>> START Information shown
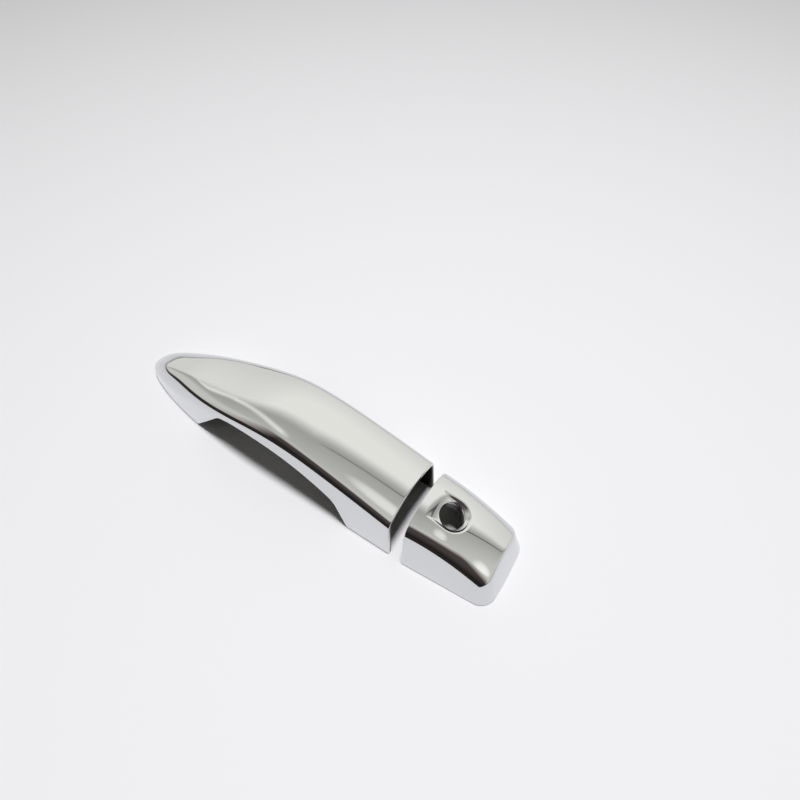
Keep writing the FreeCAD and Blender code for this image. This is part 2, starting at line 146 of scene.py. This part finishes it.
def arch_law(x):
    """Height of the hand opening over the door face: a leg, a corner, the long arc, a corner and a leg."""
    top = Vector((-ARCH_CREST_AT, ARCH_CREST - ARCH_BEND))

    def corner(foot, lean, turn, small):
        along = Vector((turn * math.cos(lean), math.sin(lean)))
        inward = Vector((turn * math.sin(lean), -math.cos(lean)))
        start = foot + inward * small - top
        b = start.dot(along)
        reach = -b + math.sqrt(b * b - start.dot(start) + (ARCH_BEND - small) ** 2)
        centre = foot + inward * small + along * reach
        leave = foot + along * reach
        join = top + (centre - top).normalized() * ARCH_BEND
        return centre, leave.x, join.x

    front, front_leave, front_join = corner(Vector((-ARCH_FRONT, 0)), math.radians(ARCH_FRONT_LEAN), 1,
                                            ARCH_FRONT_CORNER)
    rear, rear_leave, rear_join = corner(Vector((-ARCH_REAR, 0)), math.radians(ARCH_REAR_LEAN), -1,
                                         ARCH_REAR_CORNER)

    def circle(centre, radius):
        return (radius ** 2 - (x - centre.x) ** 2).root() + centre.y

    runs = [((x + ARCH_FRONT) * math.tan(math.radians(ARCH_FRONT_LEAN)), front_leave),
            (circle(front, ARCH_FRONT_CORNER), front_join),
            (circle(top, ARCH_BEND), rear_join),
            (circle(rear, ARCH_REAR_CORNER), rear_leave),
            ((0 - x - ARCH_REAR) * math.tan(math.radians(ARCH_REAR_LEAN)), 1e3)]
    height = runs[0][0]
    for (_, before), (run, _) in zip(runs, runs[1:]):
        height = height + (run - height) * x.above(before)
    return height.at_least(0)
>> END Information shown
• **The request**
Copy out each line exactly.

• **Answer to this exercise**
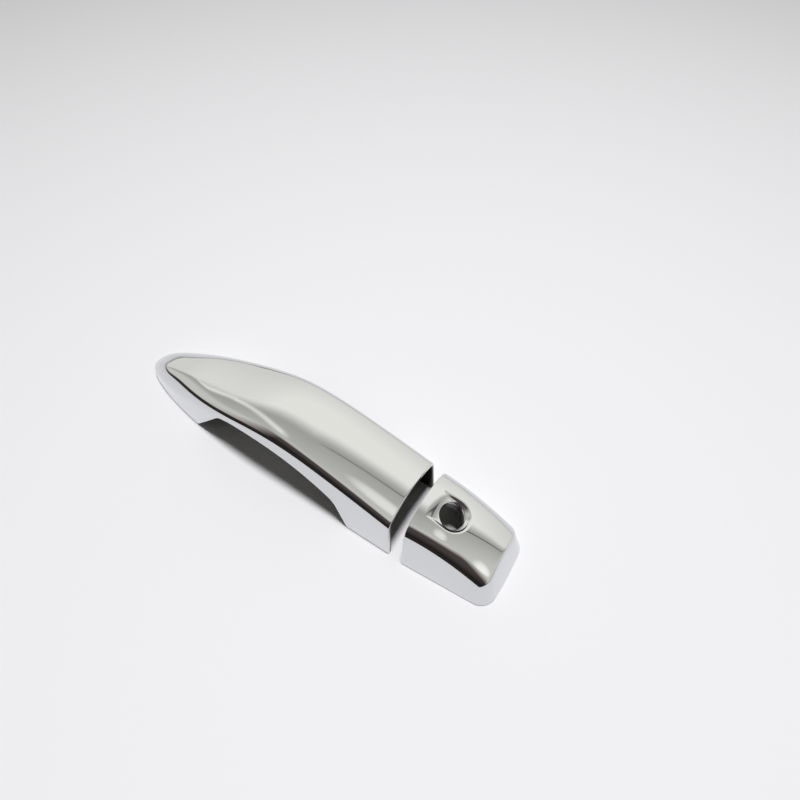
Keep writing the FreeCAD and Blender code for this image. This is part 2, starting at line 146 of scene.py. This part finishes it.
def arch_law(x):
    """Height of the hand opening over the door face: a leg, a corner, the long arc, a corner and a leg."""
    top = Vector((-ARCH_CREST_AT, ARCH_CREST - ARCH_BEND))

    def corner(foot, lean, turn, small):
        along = Vector((turn * math.cos(lean), math.sin(lean)))
        inward = Vector((turn * math.sin(lean), -math.cos(lean)))
        start = foot + inward * small - top
        b = start.dot(along)
        reach = -b + math.sqrt(b * b - start.dot(start) + (ARCH_BEND - small) ** 2)
        centre = foot + inward * small + along * reach
        leave = foot + along * reach
        join = top + (centre - top).normalized() * ARCH_BEND
        return centre, leave.x, join.x

    front, front_leave, front_join = corner(Vector((-ARCH_FRONT, 0)), math.radians(ARCH_FRONT_LEAN), 1,
                                            ARCH_FRONT_CORNER)
    rear, rear_leave, rear_join = corner(Vector((-ARCH_REAR, 0)), math.radians(ARCH_REAR_LEAN), -1,
                                         ARCH_REAR_CORNER)

    def circle(centre, radius):
        return (radius ** 2 - (x - centre.x) ** 2).root() + centre.y

    runs = [((x + ARCH_FRONT) * math.tan(math.radians(ARCH_FRONT_LEAN)), front_leave),
            (circle(front, ARCH_FRONT_CORNER), front_join),
            (circle(top, ARCH_BEND), rear_join),
            (circle(rear, ARCH_REAR_CORNER), rear_leave),
            ((0 - x - ARCH_REAR) * math.tan(math.radians(ARCH_REAR_LEAN)), 1e3)]
    height = runs[0][0]
    for (_, before), (run, _) in zip(runs, runs[1:]):
        height = height + (run - height) * x.above(before)
    return height.at_least(0)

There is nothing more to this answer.